GM is counting on GM Financial to bolster sales by offering more lending to poor credit borrowers, enabling them to drive the vehicle of their dreams off the lot, typically with a very high interest rate loan.

The transaction leaves GM smiling from ear to ear, as it makes money on the car and the loan.

The best part of all? Such lending is particularly helpful in a weak economy when traditional lenders tighten their lending standards to avoid losses.

When the economy inevitably rolls over, GM will be perfectly positioned to keep those loans and cars rolling.

Of course, there’s that little issue of repayment.

Today, with unemployment at 3.8% and average hourly earnings up 2.7% for the year, 5.8% of sub-prime loans are at least 60 days overdue. That’s a higher rate than during the financial crisis, when 60-plus days delinquency reached 5.1%.

Maybe there’s a good reason why sub-prime auto lenders are shutting their doors. And perhaps regular banks aren’t crazy when they tighten lending standards in weak economic times.

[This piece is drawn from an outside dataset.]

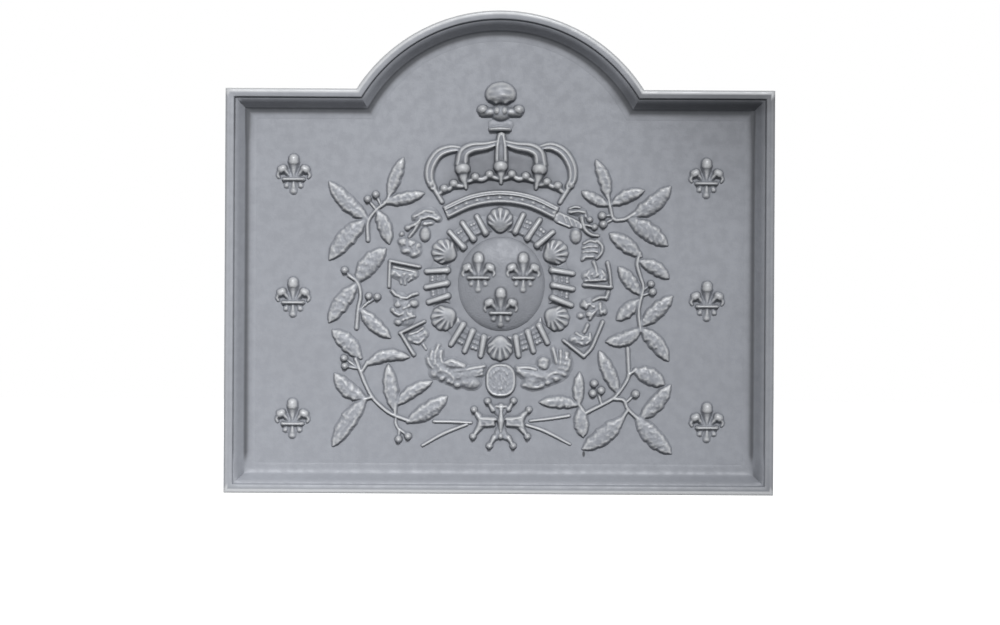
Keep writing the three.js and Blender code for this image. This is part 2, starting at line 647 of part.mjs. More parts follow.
function laurels() {
  return {
    laurel_left_top: joined([
      stem([-144, 119], [-151, 106], [-163, 96], [-174, 80], [-174, 56]),
      leaf([-174, 83], [-225, 132], 23, 3),
      leaf([-147, 113], [-128.5, 164], 18, 1),
      leaf([-153, 106], [-101, 118], 18, -1),
      leaf([-162, 95], [-146, 52], 20, 2),
      leaf([-177, 83], [-224, 31], 26, -3),
      stalk([-174.5, 110], [-164, 97]),
      stalk([-164, 116], [-157, 102]),
      berry([-174.5, 110]),
      berry([-164, 116]),
    ]),
    laurel_left_middle: joined([
      stem([-198, 9], [-187, 0], [-183, -17], [-186, -35], [-188, -60]),
      stalk([-184, -36], [-172, -25]),
      leaf([-188, 1], [-151, 44], 27, 3),
      leaf([-188, -2], [-224, -52], 23, -2),
      leaf([-183, -35], [-144, -72], 20, -2),
      stalk([-204, 16], [-196, 7]),
      stalk([-172, -18], [-172, -26]),
      stalk([-161, -19], [-172, -26]),
      berry([-204, 16]),
      berry([-172, -18]),
      berry([-161, -19]),
    ]),
    laurel_left_lower: joined([
      stem(
        [-189, -99], [-182, -117], [-176, -132], [-167, -149],
        [-156, -160.5], [-145, -169], [-135, -174], [-118, -180],
      ),
      leaf([-183, -97], [-219, -62], 24, -2),
      leaf([-175, -106], [-119, -96], 18, 7),
      leaf([-176, -151], [-216, -119], 23, 5),
      leaf([-176, -151], [-218, -213], 24, -2),
      leaf([-137, -167], [-146, -107], 21, 1),
      leaf([-136, -159], [-89, -128], 18, 3),
      leaf([-120, -181], [-69, -148], 24, -2),
      stem([-182, -117], [-173, -103]),
      stem([-167, -149], [-178, -152]),
      stem([-137, -172], [-136, -157]),
      stalk([-135, -174], [-136, -183], [-131, -193]),
      stalk([-204, -98], [-184, -112]),
      stalk([-203, -108], [-184, -112]),
      stalk([-132, -204], [-131, -191]),
      stalk([-119.5, -200], [-131, -191]),
      berry([-204, -98]),
      berry([-203, -108]),
      berry([-132, -204]),
      berry([-119.5, -200]),
    ]),
    laurel_right_top: joined([
      stem([142, 117], [145, 102], [149.5, 86], [160, 85], [167, 87], [178, 94]),
      leaf([143, 104], [108, 121.5], 16, 1),
      leaf([142, 113], [126.5, 163], 18, -3),
      leaf([147, 105], [189, 123.5], 19, 2),
      leaf([174, 89], [224, 128.5], 24, -4),
      leaf([170, 86], [220, 52], 26, 1),
      stalk([134.5, 90], [148, 91]),
      stalk([136, 79], [151.5, 87]),
      berry([134.5, 90], LARGE_BERRY_RADIUS),
      berry([136, 79], LARGE_BERRY_RADIUS),
    ]),
    laurel_right_middle: joined([
      stem([182, 43], [179, 28], [183, 12], [187, -1], [185, -13], [181, -33], [184, -60]),
      leaf([183, 39], [143, 68], 22, -1),
      leaf([182, 32], [220, 10], 20, 3),
      leaf([183, -11], [155, 24], 20, 0),
      leaf([181, -19], [153, -45], 20, 0),
      leaf([184, -53], [225, -14], 22, 0),
      leaf([184, -57], [139, -74], 21, 5),
      leaf([184, -56], [220, -98], 22, 3),
      stalk([197, 2], [186, -7]),
      stalk([199, -8], [186, -13]),
      berry([197, 2]),
      berry([199, -8], LARGE_BERRY_RADIUS),
    ]),
    laurel_right_lower: joined([
      stem(
        [167, -83], [168, -105], [168, -120], [160.5, -134],
        [150, -147], [137, -155], [121.5, -163], [110, -169],
      ),
      leaf([155, -142], [130, -87], 20, 0),
      leaf([176, -112], [215, -130], 25, 2),
      leaf([184, -176], [223, -131], 22, -2),
      leaf([161, -174], [109, -215], 25, 3),
      leaf([179, -173], [224, -220], 26, -2),
      leaf([103, -159], [104, -115], 16, 1),
      leaf([103, -157], [52, -154], 18, -2),
      leaf([104, -162], [109, -199], 21, 0),
      stem([149, -149], [162, -151], [168, -163], [184, -178]),
      stem([168, -163], [160, -175]),
      stem([168, -118], [178, -110]),
      stem([112, -169], [102, -155]),
      stalk([123, -130], [127, -137], [133, -156]),
      stalk([177.5, -142.5], [166, -153]),
      berry([123, -129], LARGE_BERRY_RADIUS),
      berry([132, -138], LARGE_BERRY_RADIUS),
      berry([122, -141.5], LARGE_BERRY_RADIUS),
      berry([177.5, -142.5], LARGE_BERRY_RADIUS),
    ]),
  };
}

// The bare ends of the stems, which cross under the shield behind the cross.
function stemEnds() {
  const ends = {
    stem_end_left_upper: [[[-87, -180.5], [-60, -180.5], [-38, -181.5]], [7, 6, 5]],
    stem_end_left_lower: [[[-101, -214], [-72, -198], [-42, -186]], [4, 6, 5]],
    stem_end_right_upper: [[[38, -180], [64, -177], [89, -172.5]], [5, 6, 7]],
    stem_end_right_lower: [[[34, -185], [58, -193], [91, -209]], [5, 6, 4]],
  };
  const solids = {};
  for (const [name, [points, widths]] of Object.entries(ends)) {
    solids[name] = freehand(points, widths, STEM_RISE, ROUNDED, 3);
  }
  return solids;
}

// ---------------------------------------------------------------- assembly

const CAST_IRON = { color: 0x8a8c92, roughness: 0.55, metalness: 0.6 };

function mesh(name, body) {
  const { vertProperties, triVerts } = body.getMesh();
  const geometry = new THREE.BufferGeometry();
  geometry.setAttribute('position', new THREE.BufferAttribute(vertProperties, 3));
  geometry.setIndex(new THREE.BufferAttribute(triVerts, 1));
  geometry.computeVertexNormals();
  const node = new THREE.Mesh(geometry, new THREE.MeshStandardMaterial(CAST_IRON));
  node.name = name;
  return node;
}

const solids = {
  ground_plate: groundPlate(),
  rim_moulding: rimMoulding(),
  ...fieldFleurs(),
  shield_with_fleurs: shield(),
  ...collar(),
  crown_band: crownBand(),
  crown_arches: crownArches(),
  crown_finial: crownFinial(),
  ...outerCollar(),
  medallion: medallion(),
  cross_with_dove: crossWithDove(),
  ...swags(),
  ...laurels(),
  ...stemEnds(),
};

// The back of the plate and the face of the rim lie the same distance either side of Y = 0.
const fireback = new THREE.Group();
fireback.position.y = (RIM_RISE - PLATE_THICKNESS) / 2;
for (const [name, body] of Object.entries(solids)) fireback.add(mesh(name, body));

export default fireback;
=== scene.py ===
import math
import random

import bmesh
import bpy
import numpy as np
from bpy.props import FloatProperty, FloatVectorProperty, PointerProperty
from mathutils import Matrix, Vector, noise


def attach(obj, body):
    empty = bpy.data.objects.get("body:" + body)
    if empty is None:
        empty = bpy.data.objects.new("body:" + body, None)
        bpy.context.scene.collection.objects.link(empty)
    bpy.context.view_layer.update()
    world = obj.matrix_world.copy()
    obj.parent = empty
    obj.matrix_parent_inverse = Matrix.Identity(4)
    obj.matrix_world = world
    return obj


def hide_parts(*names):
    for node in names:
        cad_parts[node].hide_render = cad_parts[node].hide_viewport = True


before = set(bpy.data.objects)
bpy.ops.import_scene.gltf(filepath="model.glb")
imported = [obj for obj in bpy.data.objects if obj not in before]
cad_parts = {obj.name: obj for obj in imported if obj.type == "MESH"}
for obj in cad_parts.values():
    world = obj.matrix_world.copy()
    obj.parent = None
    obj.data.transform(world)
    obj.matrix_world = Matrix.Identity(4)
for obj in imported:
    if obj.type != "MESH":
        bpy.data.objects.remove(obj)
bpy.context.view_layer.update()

bl_info = {
    "name": "Cast-iron fireback",
    "version": (1, 0, 0),
    "blender": (4, 5, 0),
    "location": "View3D > Sidebar > Fireback",
    "description": "An arched cast-iron fireback with a crowned shield between two laurel branches",
    "category": "Add Mesh",
}

MM = 0.001

# The frame's Y runs from the face of the rim to the back of the plate, and the field lies half-way.
FIELD_Y = 0.0
SUNK = 0.35          # how deep the back of an ornament lies in the plate, mm
GRID = 0.7           # distance between neighbouring points of the relief, mm
BARE = 0.02          # a height under this is bare field, mm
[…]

But hey, that’s not GM’s problem.

The car company has developed an excellent plan to keep things going. And if it needs to issue bonds backed by questionable car loans and then slice them up as derivatives to keep the money rolling in, what’s the worst that could happen?

GM might make cars worth considering again (my wife drives a great 2015 Chevrolet Colorado 4×4), but I’ll keep my distance from its stock.